▶ What the exercise asks: Output every line of the data exactly as it appears.

▶ Provided material:
******

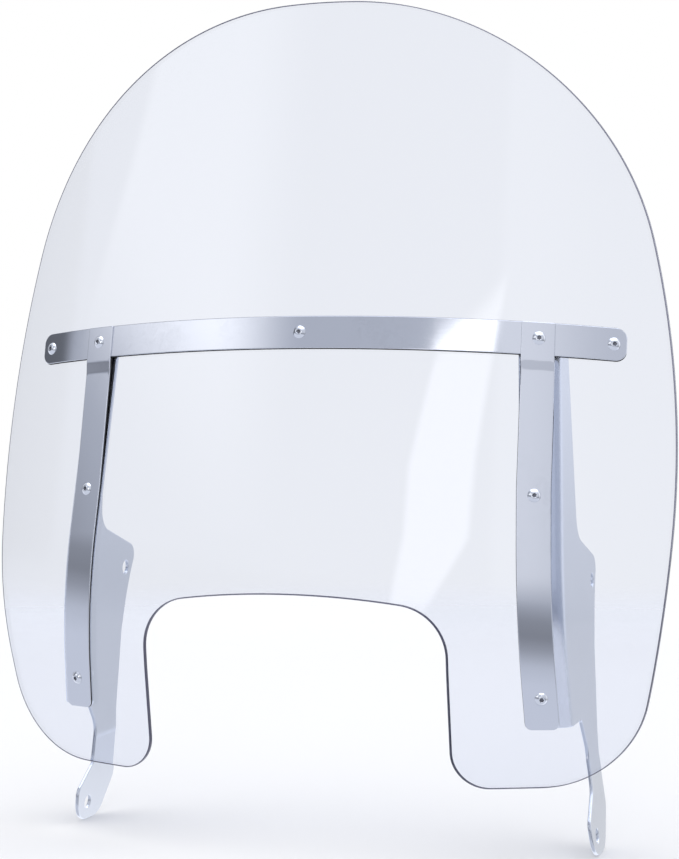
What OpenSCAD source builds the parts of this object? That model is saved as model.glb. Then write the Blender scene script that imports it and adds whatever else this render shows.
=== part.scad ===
// Motorcycle windshield screen with its brace bar, straps and side brackets.
// Millimetres. X points to the rider's left, Y to the rear and Z up.
// The origin is midway between the two lower mounting holes.

/* [Screen] */
// radius of the side-to-side curve, on the front face
screen_r = 558; // [450:1:700]
// thickness of the clear sheet
screen_t = 4.7; // [3:0.1:6]
// lean of the upper part from upright, degrees
rake = 11.2; // [5:0.1:20]
// turn of the bend between the upper and lower parts, degrees
turn = 20.8019; // [15:0.0001:25]
// distance from the brace line down to the start of the bend
bend_drop = 156; // [130:1:200]
// radius of the up-and-down bend, on the front face
bend_r = 330; // [250:5:500]
// how far the brace line stands above the lower holes
brace_z = 392; // [350:1:430]
// how far the brace line stands in front of the lower holes
brace_y = -74; // [-100:1:-50]

/* [Outline, seen from the front, heights from the brace line] */
// height of the top edge at the middle
top_z = 265; // [220:1:300]
// radius of the top edge
top_r = 600; // [400:10:900]
// radius of each shoulder
shoulder_r = 252; // [200:1:260]
// half of the greatest width
half_w = 283; // [260:1:300]
// height of the greatest width
wide_z = -114; // [-160:1:-80]
// radius of each side edge
side_r = 800; // [600:10:1200]
// radius of the outer corner at the foot of each leg
foot_r = 80; // [50:1:100]
// how far round the side the foot corner starts, degrees
foot_at = 12.2; // [9:0.1:14]
// slope of the foot of each leg, degrees
foot_slope = 1.5; // [0:0.5:12]
// radius of the inner corner at the foot of each leg
leg_r = 28; // [10:1:40]
// half width of the lamp notch
notch_w = 122.8; // [100:0.5:150]
// height of the top of the notch
notch_z = -201; // [-230:1:-180]
// radius of the top of the notch
notch_r = 640; // [400:10:900]
// corner radius of the notch
notch_c = 40; // [15:1:50]

/* [Brace and straps] */
// length of the brace bar round the curve
brace_len = 508; // [450:1:540]
// width of the brace bar
brace_w = 25.4; // [20:0.2:30]
// thickness of the brace bar and straps
strip_t = 1.5; // [1:0.1:3]
// thickness of the gasket tape
tape_t = 1; // [0.5:0.1:2]
// half width of a strap
strap_hw = 12.2; // [10:0.1:15]
// strap centre at the brace line
strap_x0 = 181.9; // [170:0.1:195]
// strap centre at the middle screw
strap_x1 = 183.8; // [170:0.1:195]
// strap centre at the lower screw
strap_x2 = 190.5; // [180:0.1:200]
// distance from the lower screw to the end of the strap
strap_end = 25; // [15:1:35]

/* [Screws] */
// outer screws, round the curve from the middle
u_outer = 243; // [220:0.5:250]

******

▶ Correct output:
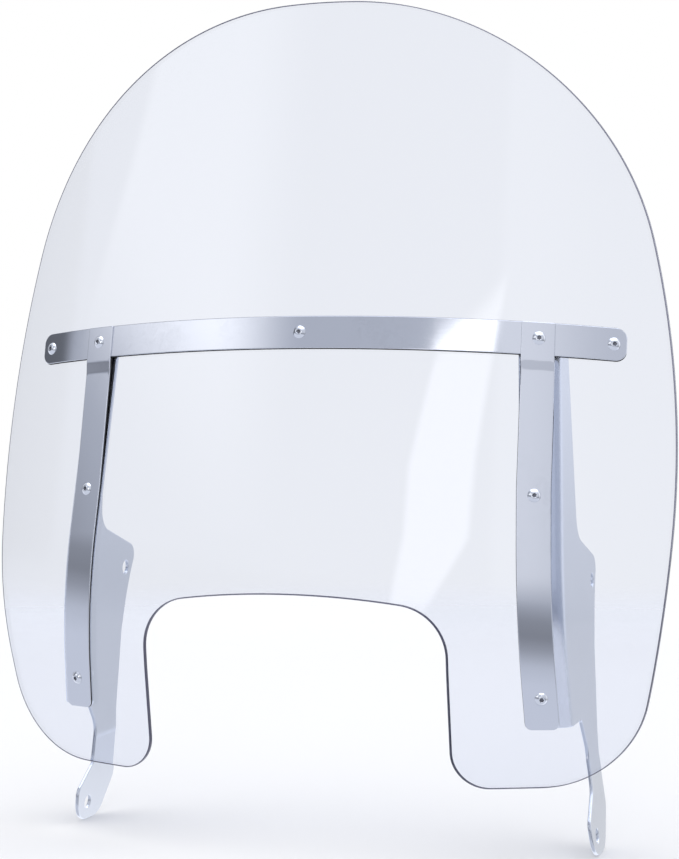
What OpenSCAD source builds the parts of this object? That model is saved as model.glb. Then write the Blender scene script that imports it and adds whatever else this render shows.
=== part.scad ===
// Motorcycle windshield screen with its brace bar, straps and side brackets.
// Millimetres. X points to the rider's left, Y to the rear and Z up.
// The origin is midway between the two lower mounting holes.

/* [Screen] */
// radius of the side-to-side curve, on the front face
screen_r = 558; // [450:1:700]
// thickness of the clear sheet
screen_t = 4.7; // [3:0.1:6]
// lean of the upper part from upright, degrees
rake = 11.2; // [5:0.1:20]
// turn of the bend between the upper and lower parts, degrees
turn = 20.8019; // [15:0.0001:25]
// distance from the brace line down to the start of the bend
bend_drop = 156; // [130:1:200]
// radius of the up-and-down bend, on the front face
bend_r = 330; // [250:5:500]
// how far the brace line stands above the lower holes
brace_z = 392; // [350:1:430]
// how far the brace line stands in front of the lower holes
brace_y = -74; // [-100:1:-50]

/* [Outline, seen from the front, heights from the brace line] */
// height of the top edge at the middle
top_z = 265; // [220:1:300]
// radius of the top edge
top_r = 600; // [400:10:900]
// radius of each shoulder
shoulder_r = 252; // [200:1:260]
// half of the greatest width
half_w = 283; // [260:1:300]
// height of the greatest width
wide_z = -114; // [-160:1:-80]
// radius of each side edge
side_r = 800; // [600:10:1200]
// radius of the outer corner at the foot of each leg
foot_r = 80; // [50:1:100]
// how far round the side the foot corner starts, degrees
foot_at = 12.2; // [9:0.1:14]
// slope of the foot of each leg, degrees
foot_slope = 1.5; // [0:0.5:12]
// radius of the inner corner at the foot of each leg
leg_r = 28; // [10:1:40]
// half width of the lamp notch
notch_w = 122.8; // [100:0.5:150]
// height of the top of the notch
notch_z = -201; // [-230:1:-180]
// radius of the top of the notch
notch_r = 640; // [400:10:900]
// corner radius of the notch
notch_c = 40; // [15:1:50]

/* [Brace and straps] */
// length of the brace bar round the curve
brace_len = 508; // [450:1:540]
// width of the brace bar
brace_w = 25.4; // [20:0.2:30]
// thickness of the brace bar and straps
strip_t = 1.5; // [1:0.1:3]
// thickness of the gasket tape
tape_t = 1; // [0.5:0.1:2]
// half width of a strap
strap_hw = 12.2; // [10:0.1:15]
// strap centre at the brace line
strap_x0 = 181.9; // [170:0.1:195]
// strap centre at the middle screw
strap_x1 = 183.8; // [170:0.1:195]
// strap centre at the lower screw
strap_x2 = 190.5; // [180:0.1:200]
// distance from the lower screw to the end of the strap
strap_end = 25; // [15:1:35]

/* [Screws] */
// outer screws, round the curve from the middle
u_outer = 243; // [220:0.5:250]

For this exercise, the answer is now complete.